On the menu: Cassolette de Tripes de Boeuf (beef tripe cooked with vegetables, white wine and garlic); Pieds de Cochon (breaded pig’s trotter loaf with mushrooms and veal sauce); Tête et Langue de Veau sauce Gribiche (veal head and tongue poached in a sauce); Escargots de Bourgogne (Burgundy snails) – you get the idea.
I have to admit that I went for the less adventurous menu choices, settling down for a flavorful Salade Lyonnaise (baby greens, thick bacon, and a poached egg) and the fantastic Quenelle de Brochet Artisanale Bisque d’Etrilles Maison, a pike fish soufflé with bisque crab sauce simply to die for.
Having never heard of a fish soufflé, I didn’t know what to expect, but boy, was I in for a treat! The strange fluffiness of the fish combined with the light crab sauce and hints of cinnamon and/or other spices – it all came together as this mouth-watering delightful new food pleasure. I ate the whole thing, and also part of the Gratin des Ravioles de Romans (mini ravioli gratin, topped with cheese and a creamy oyster mushroom sauce) that my mini-me refused to even try.
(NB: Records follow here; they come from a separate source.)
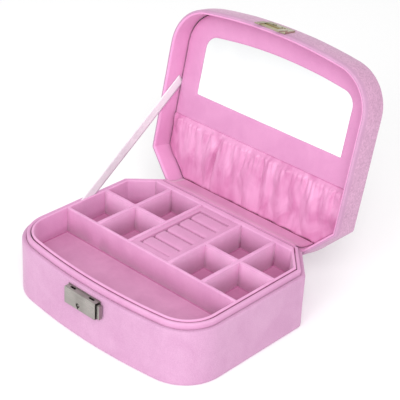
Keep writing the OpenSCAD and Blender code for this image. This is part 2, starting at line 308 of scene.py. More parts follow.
def bevel(obj, w):
    mod = obj.modifiers.new("edges", "BEVEL")
    mod.width, mod.segments = w * MM, 3
    mod.limit_method, mod.angle_limit = "ANGLE", math.radians(35)
    mod.harden_normals = False
    return obj


def corner(t0, z0, t1, z1, n=5):
    """A quarter ellipse from (t0, z0) to (t1, z1): upright at its start."""
    return [
        (t0 + (t1 - t0) * (1 - math.cos(k * math.pi / 2 / n)),
         z0 + (z1 - z0) * math.sin(k * math.pi / 2 / n))
        for k in range(n + 1)
    ]


def line(t0, z0, t1, z1, n):
    return [(t0 + (t1 - t0) * k / n, z0 + (z1 - z0) * k / n) for k in range(1, n)]


# ---- materials ----


def srgb(*c):
    return tuple(
        (v / 255 / 12.92 if v <= 10 else ((v / 255 + 0.055) / 1.055) ** 2.4)
        for v in c
    ) + (1.0,)


class Nodes:
    """A short way to wire a material's nodes."""

    def __init__(self, name):
        self.mat = bpy.data.materials.new(name)
        self.mat.use_nodes = True
        self.tree = self.mat.node_tree
        self.bsdf = self.tree.nodes["Principled BSDF"]
        self.coords = self.new("ShaderNodeTexCoord").outputs["Object"]

    def new(self, kind, **values):
        node = self.tree.nodes.new(kind)
        for key, value in values.items():
            setattr(node, key, value)
        return node

    def link(self, a, b):
        self.tree.links.new(a, b)

    def set(self, **values):
        for key, value in values.items():
            self.bsdf.inputs[key.replace("_", " ")].default_value = value

    def stretched(self, scale):
        node = self.new("ShaderNodeMapping")
        node.inputs["Scale"].default_value = scale
        self.link(self.coords, node.inputs["Vector"])
        return node.outputs["Vector"]

    def noise(self, scale, detail=2.0, rough=0.5, vector=None, distort=0.0):
        node = self.new("ShaderNodeTexNoise")
        node.inputs["Scale"].default_value = scale
        node.inputs["Detail"].default_value = detail
        node.inputs["Roughness"].default_value = rough
        node.inputs["Distortion"].default_value = distort
        self.link(vector or self.coords, node.inputs["Vector"])
        return node.outputs["Fac"]

    def ramp(self, fac, stops):
        node = self.new("ShaderNodeValToRGB")
        ramp = node.color_ramp
        while len(ramp.elements) < len(stops):
            ramp.elements.new(0.5)
        for el, (pos, col) in zip(ramp.elements, stops):
            el.position, el.color = pos, col
        self.link(fac, node.inputs["Fac"])
        return node.outputs["Color"]

    def mix(self, fac, a, b):
        node = self.new("ShaderNodeMix", data_type="RGBA")
        for value, socket in ((fac, 0), (a, 6), (b, 7)):
            if hasattr(value, "links"):
                self.link(value, node.inputs[socket])
            else:
                node.inputs[socket].default_value = value
        return node.outputs[2]

    def bump(self, heights):
        """heights: (socket, distance in mm, strength), coarse first."""
        last = None
        for height, distance, strength in heights:
            node = self.new("ShaderNodeBump")
            node.inputs["Distance"].default_value = distance * MM
            node.inputs["Strength"].default_value = strength
            self.link(height, node.inputs["Height"])
            if last:
                self.link(last, node.inputs["Normal"])
            last = node.outputs["Normal"]
        self.link(last, self.bsdf.inputs["Normal"])


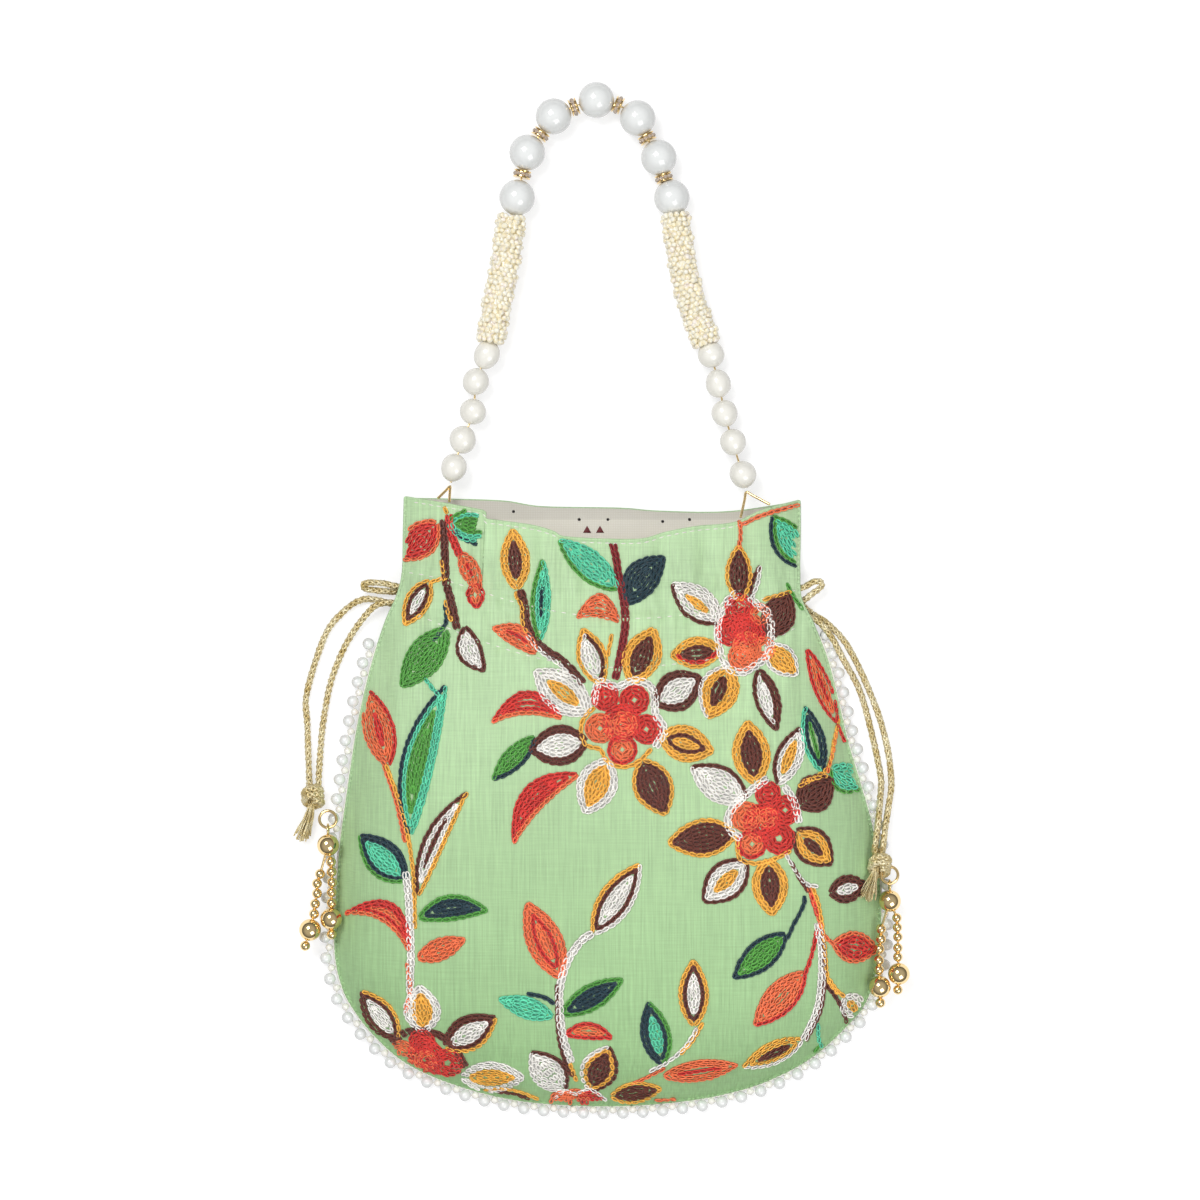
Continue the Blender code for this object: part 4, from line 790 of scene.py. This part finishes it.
CHAINS = """
W2 593,704 599,682 617,686 634,680 652,688 655,712 663,728 655,745
A 594,706 582,722 585,742 600,748 608,760 625,765 640,758 650,748
W2 736,592 725,604 717,622 718,648 726,666 740,672 756,664 766,655 770,640 768,615 755,604 748,596
W2 766,776 752,786 738,798 727,812 728,826 738,835|W2 782,784 792,800 797,820
A 735,835 738,855 755,860 775,855 788,848|A 762,600 790,592|A 800,780 825,775
B2 390,1045 405,1032 420,1028 440,1032 455,1045 466,1065|W 553,1100 565,1090 575,1093 590,1088 603,1098 608,1108
C 655,1102 690,1100|W2 415,1020 412,985 413,950 411,900 408,870|C 407,1010 412,985 409,960
A 417,925 416,880 411,840 401,800 388,765|C 407,840 398,800 385,765|A 372,1040 390,1048
A2 404,495 425,497 444,505 449,512|B2 444,520 445,545 447,580 452,600 458,628
R2 449,515 452,535 460,555|A 442,560 445,580|A 446,600 452,620|N 452,528 462,538 478,545
A 430,583 448,578|N 446,603 447,622 435,640|T 425,677 440,695
B2 521,590 525,605 528,625 536,640 550,652 565,662 583,682|A 516,592 522,606 523,622 527,632
W 527,634 540,650 556,661 568,672|D2 611,537 615,555 619,580 623,600 625,620 622,645 618,665 615,678
A 612,634 608,655
C 838,725 833,750 826,772|A 842,712 834,740 828,765 812,777 797,785|R 838,725 845,742
B 800,548 803,560 797,570|C 739,521 740,535 738,548|A 739,521 762,511 800,500|C 741,525 763,515 800,504
G 786,583 795,600 812,620|B 788,858 797,875 806,888|W 783,850 792,866 803,880 815,884
C 806,884 812,900 817,918 822,932 832,942|R 808,890 815,912|A 810,884 817,905 822,940 826,975 836,992
W2 815,920 819,940 820,960 819,985 815,1010 803,1038|B 819,925 822,950 822,990 819,1010 806,1040
N 803,893 800,905 792,920 785,935|R 815,925 810,950 803,970|B 822,980 832,992 840,1005 848,1025
A 826,975 835,988 843,995|T 817,1022 819,1040 826,1052 836,1049|G 813,1060 818,1048
A 702,1018 692,1036 680,1050|W 696,1024 685,1042 668,1058 650,1068|C 665,1065 645,1076 632,1082
W2 572,1060 563,1030 560,1000 561,980 568,957 580,938 592,929|B 573,1075 563,1050 558,1020 558,1000 557,980
A 577,1080 570,1060|N 528,989 543,992 554,998
"""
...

For dessert, I tried the Cervelle des canuts (silk worker’s brains), local cottage cheese served with herbs, shallots, salt, pepper, olive oil and vinegar – not your typical sweet course – and the Tarte aux Pralines, a sugared almond pie that is a local specialty but compared to the Cervelle des canuts, was way too sweet for my taste.
So what’s a bouchon? Simply put, a bouchon is the type of cozy place, traditional of Lyon, where you go to enjoy a hearty and tasty homemade meal prepared using fresh and easily accessible local ingredients. Typically, bouchons offer a friendly and relaxed atmosphere, with décor that makes you feel in a home-like environment, where you can enjoy good food and wine, in good spirits.
In Lyon there are many restaurants that call themselves bouchons, however, only 22 of those are certified by Les Bouchons Lyonnais Association, the official organization representing restaurateurs committed to preserving the heritage and authenticity of the bouchon culinary tradition. Certified restaurants use the Association’s logo: the image of a puppet known as Gnafron, dating back to 1808, who loves Beaujolais wine and is considered to be a “bon vivant.” Choosing a certified bouchon is a guarantee of a quality and authentic Lyon-style meal.
A Kid-Friendly Oasis in Lyon
Making friends with the locals also led us to Monplaisir Côte Cour, just the right place to have dinner at a moderate price while the kids played in the children’s room next door.
Conveniently close to the Musee Lumière, in the 7th arrondissement, Monplaisir Côte Cour has a lovely terrace and a whole separate room where kids can play with puzzles and other toys. The ambiance was cozy and relaxed, and the staff extremely kind and patient.
There, we were treated to delicious flat bread with locally-grown vegetables, courtesy of the house. It was so good that I was afraid I wasn’t going to leave enough room for my main entrée: traditional steak frites. Yum!
The burger from the kids’ menu (menu enfant) was exceptionally good, too. I enjoyed the food and the wine, but most of all, the excellent service and every effort made to assure that we, the parents, could unplug for a moment and savor our meal without concerns about the children being too loud or too anything. The night ended with a free shot of their home-brewed Rum – a perfect blend of cinnamon and vanilla that went down as smoothly as the evening.
Have you visited Lyon? Did you try a traditional bouchon lyonnais? What was your favorite dish?